I have now got the name "Aleister Crowley" mixed up in my head with the song "Officer Krupke", so I'm stopping now. Eep.

[identity profile] calligrafiti.livejournal.com 2003-06-28 11:16 am (UTC)(link)
I'm a Yeats fan. And, while Yeats certainly had his own issues, he also was instrumental in getting Crowley kicked out of the magical studies group Yeats was in, saying that the group was a place to study magic, not to encourage juvinial delinquents. This may have inclined me to an unreasoning prejudice against Crowley.
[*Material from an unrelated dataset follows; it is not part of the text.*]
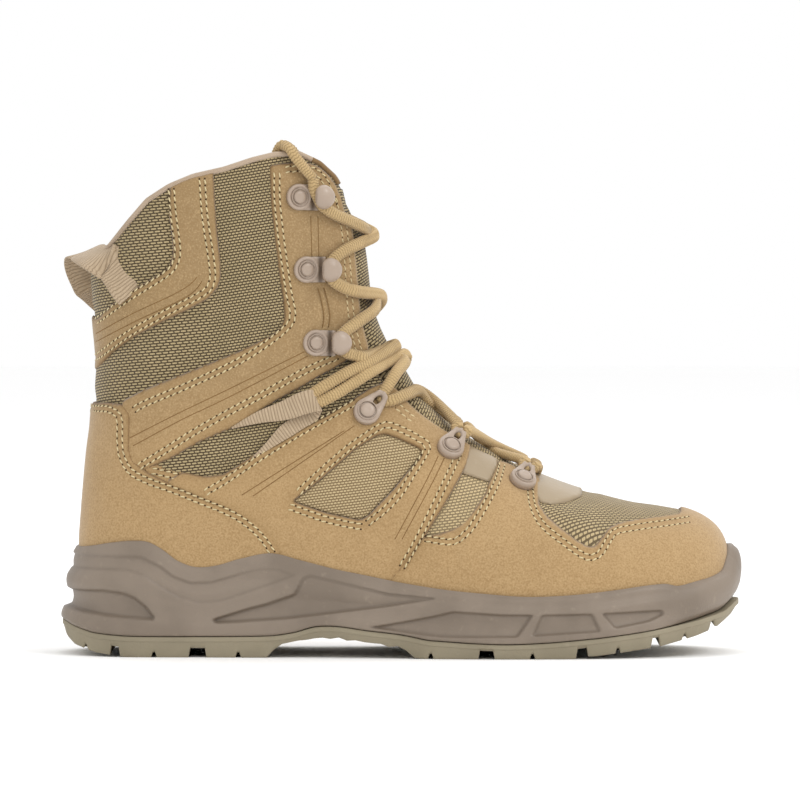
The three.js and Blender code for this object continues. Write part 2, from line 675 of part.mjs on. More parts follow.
/** The pull loop: an arch of webbing sewn to both sides of the back. */
function pullLoop() {
  const base = new THREE.Vector3(alongSole(0.083), 0, onLast(1.34));
  const rise = new THREE.Vector3(-0.45, 0, 0.89).normalize();
  const wide = new THREE.Vector3(-0.89, 0, -0.45).normalize();
  const steps = 8;
  const rings = [];
  for (let i = 0; i <= steps; i += 1) {
    const turn = (i / steps) * Math.PI;
    const place = (radius, height) => base.clone()
      .addScaledVector(rise, height * Math.sin(turn))
      .setY(-radius * Math.cos(turn));
    const inner = place(LOOP_SPREAD, LOOP_RISE);
    const outer = place(LOOP_SPREAD + WEBBING, LOOP_RISE + WEBBING);
    const edge = (point, way) => point.clone().addScaledVector(wide, way * LOOP_WIDTH / 2);
    rings.push([edge(inner, -1), edge(inner, 1), edge(outer, 1), edge(outer, -1)]);
  }
  const arch = loft(rings);
  const patch = trimShell.intersect(prism(lastOutline(LOOP_PATCH)));
  const above = beyond(lastOutline(COLLAR), true).translate([0, 0, GAP]);
  return arch.add(patch).subtract(form(GAP + OVERLAY + GAP).subtract(above));
}

/** Turns a piece made flat on XY so that it sits on the skin and points along the side view. */
function seated(piece, place, side, lift) {
  const spot = findOnSkin(place.x, place.z, side);
  const toward = findOnSkin(place.towardX, place.towardZ, side);
  const up = outward(spot.place, spot.angle);
  const origin = over(spot.place, spot.angle, lift);
  const forward = over(toward.place, toward.angle, lift).sub(origin);
  forward.addScaledVector(up, -forward.dot(up)).normalize();
  const across = up.clone().cross(forward);
  const turn = new THREE.Matrix4().makeBasis(forward, across, up).setPosition(origin);
  return piece.transform(turn.elements);
}

/** A disc or post standing on XY. */
function post(radius, height, x, z, sides) {
  const geometry = new THREE.CylinderGeometry(radius, radius, height, sides);
  geometry.rotateX(Math.PI / 2);
  geometry.translate(x, 0, z + height / 2);
  return solid(geometry);
}

/** A flattened ball. */
function dome(radius, flatness, x, z) {
  const geometry = new THREE.SphereGeometry(radius, 8, 4);
  geometry.scale(1, 1, flatness);
  geometry.translate(x, 0, z);
  return solid(geometry);
}

/** A speed hook: base, rivet, neck and ball. */
function hook() {
  const neck = new THREE.BoxGeometry(HOOK_REACH - 1, HOOK_BALL, PLATE);
  neck.translate((HOOK_REACH - 1) / 2, 0, PLATE / 2);
  return post(HOOK_BASE, PLATE, 0, 0, 10)
    .add(dome(RIVET, 0.35, 0, PLATE))
    .add(solid(neck))
    .add(post(HOOK_BALL * 0.42, HOOK_RISE, HOOK_REACH - 2.4, 0, 6))
    .add(dome(HOOK_BALL, 0.55, HOOK_REACH, HOOK_RISE));
}

/** A riveted lace eyelet: a teardrop with a slot. */
function eyelet() {
  const shape = new THREE.Shape();
  shape.absarc(0, 0, EYELET_RADIUS, 0.9, 2 * Math.PI - 0.9, false);
  shape.absarc(EYELET_REACH, 0, EYELET_TIP, -1.1, 1.1, false);
  const slot = new THREE.Path();
  slot.absarc(EYELET_REACH, 0, EYELET_TIP - 1.5, -Math.PI / 2, Math.PI / 2, false);
  slot.absarc(EYELET_REACH - 1.6, 0, EYELET_TIP - 1.5, Math.PI / 2, 1.5 * Math.PI, false);
  shape.holes.push(slot);
  const flat = { depth: EYELET_THICKNESS, bevelEnabled: false, curveSegments: 3 };
  return solid(new THREE.ExtrudeGeometry(shape, flat)).add(dome(RIVET, 0.35, 0, EYELET_THICKNESS));
}

/** A round lace along a route. */
function lace(points, steps) {
  const sides = 8;
  const shape = new THREE.Shape();
  for (let i = 0; i < sides; i += 1) {
    const turn = (i / sides) * 2 * Math.PI;
    const x = Math.cos(turn) * LACE / 2;
    const y = Math.sin(turn) * LACE / 2;
    if (i === 0) shape.moveTo(x, y);
    else shape.lineTo(x, y);
  }
  const route = new THREE.CatmullRomCurve3(points, false, 'centripetal');
  return solid(new THREE.ExtrudeGeometry(shape, { steps, extrudePath: route, bevelEnabled: false }));
}

/** Where a crossing ends: past the tip of a hook or eyelet, moved along the throat. */
function laceStart({ place, reach }, shift, side) {
  const from = findOnSkin(place.x, place.z, side);
  const aim = findOnSkin(place.towardX, place.towardZ, side);
  const step = reach / skin(from.place, from.angle).distanceTo(skin(aim.place, aim.angle));
  const start = {
    place: THREE.MathUtils.lerp(from.place, aim.place, step),
    angle: THREE.MathUtils.lerp(from.angle, aim.angle, step),
  };
  const pace = skin(start.place + 0.5, start.angle).distanceTo(skin(start.place - 0.5, start.angle));
  return { place: start.place + shift / pace, angle: start.angle };
}

/** A strand over the throat from one side to the other. */
function strand(from, to) {
  const resting = GAP + OVERLAY + GAP + LACE / 2;
  const points = [0, 0.25, 0.5, 0.75, 1].map((t) => {
    const place = THREE.MathUtils.lerp(from.place, to.place, t);
    const angle = THREE.MathUtils.lerp(from.angle, to.angle, t);
    return over(place, angle, t === 0.5 ? resting - LACE_SAG : resting);
  });
  return lace(points, points.length - 1);
}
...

That said, I think Lackey uses Crowley as a scapegoat for all that she doesn't like in modern magic work. All the good, Gaia-loving, light-bearing pagans are on one side, and all the cynical, weird sex loving, bad sorcerers are over there, on Crowley's side. As a Gaia-loving fan of weird sex, I'm not entirely sure where I fit.

Now I can see where it's a good thing to point out that pagan groups as a whole don't sacrifice babies and curse the cows. But instead of the Christians vs. Evil Pagans, Lackey just ends up with the Light worshippers (Good Christians and Sweetness and Light Pagans) vs. the Designated Bad Guys (Bad Christians and Pagans Who Do Squicky Things). I don't really see that it helps understand the wonderfully chaotic, contradictory creatures that make up most of humanity.

[identity profile] cissa.livejournal.com 2003-06-28 01:21 pm (UTC)(link)
*snort* Nicely put. I wouldn't fit into those categories, either.

Re:

[identity profile] calligrafiti.livejournal.com 2003-06-28 04:09 pm (UTC)(link)
Thank you. By the way, your icon is lovely!